The bond funds will change the current process by drying the sludge, eventually creating the waste into fertilizer.

“So what we’re going to be doing is put a process in here that diverts the sludge into (a new) process that dries it,” Kemp said. “Then it dumps it into some greenhouses over on this side, that further dries it, then you can use it for fertilizing stuff.”

“It really becomes nonhazardous, reusable products,” Kemp added.

Kemp is hopeful Starkville’s citizens will be satisfied with the new approach, which not only attacks the lagoon problem but makes sewage productive.

“I think, long-term, the city will be pleased because we’re looking at more of a renewable, sustainable approach,” Kemp said. “And not just making the problem larger or delaying it.”

Kemp believes the new project will correct current sewer issues.

“I think what we’re doing now is actually correcting it, and then long-term, the need for the lagoon really starts lessening over time, and that’s what you want,” Kemp said.

Kemp said there are no finalized plans for how the fertilizer would be used but Starkville Utilities is currently in discussion with potential users. Kemp then said the preliminary designs for the wastewater plant should be completed in the next 30 days. Afterward, Kemp estimates it will take six months for the final designs to be completed and potentially approved.

If the final plans are approved, Kemp estimates the bidding process and construction will take an additional nine months.


The bond for the electric system improvements will replace one of the four electricity substations in Starkville.
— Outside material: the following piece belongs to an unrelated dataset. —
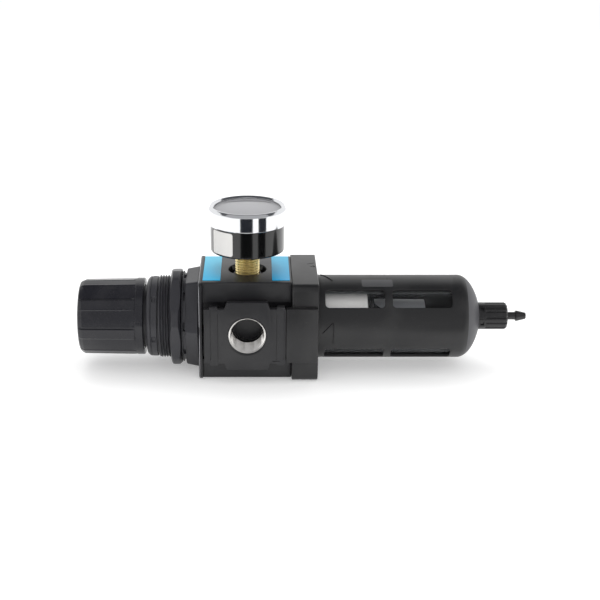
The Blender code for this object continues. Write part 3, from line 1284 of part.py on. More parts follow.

“We’re building a very large substation on the south side of town,” Kemp said. “The substation that we’re replacing is well over 50 years (old). It’s our oldest current station.”

The substation being replaced is located on Industrial Road, and the new substation will be at the end of Azalea Lane.

The new substation will upgrade the electricity capacity in Starkville and will have a new delivery point from the Tennessee Valley Authority. Kemp said the new delivery point should improve the reliability of Starkville’s electricity overall. Kemp said the new substation will also provide backup if half of the system were to go down.

Kemp intends for the new substation to last long-term, past when the bonds have paid for the new substation.

“Both of them are at a point in time where upgrades are needed,” Kemp said of Starkville’s water and sewer and electric systems. “And this will carry the city for many, many years into the future.”

Most of the board was also in favor of the improvements.

“I’m delighted that we are moving forward with infrastructure improvements that are critical to our success,” Mayor Lynn Spruill said of the utility improvements.

“Our lagoon is very close to capacity, and we’re also taking a sustainable approach to it, which is wonderful,” Spruill added. “(The new substation) will also allow us to have greater reliability, as Mr. Kemp said, so greater power, greater reliability. It’s all good.”


The board held its second public hearing for the amendment of Starkville’s Code of Ordinances regarding Assemblies, Parades and Processions.

Under the old ordinances, Starkville Police Department Chief Frank Nichols had the power to approve parades and street closings.

“The previous ordinance gave the police chief unilateral authority to approve certain parades,” City Attorney Chris Latimer said.

With the amendment to the ordinances, approval for parades and assemblies must come solely from the board of Aldermen, which is consistent with Starkville’s special events policy.

“This allows the SPD to still have arrest powers and dispersal power, and the city can have permit issuing power and application review power,” Latimer explained. “But otherwise, the terms remain the same.”

There were no citizen appearances for the public hearing Tuesday.

Ward 3 Alderman David Little made a motion to approve the amendment, and the motion passed unanimously.

The board appointed five election commissioners Tuesday based on the five applications received.

The commissioners are Rowen Haug, Jason Hauser, Dave Holley, P. C. McLaurin and Seth Pounds.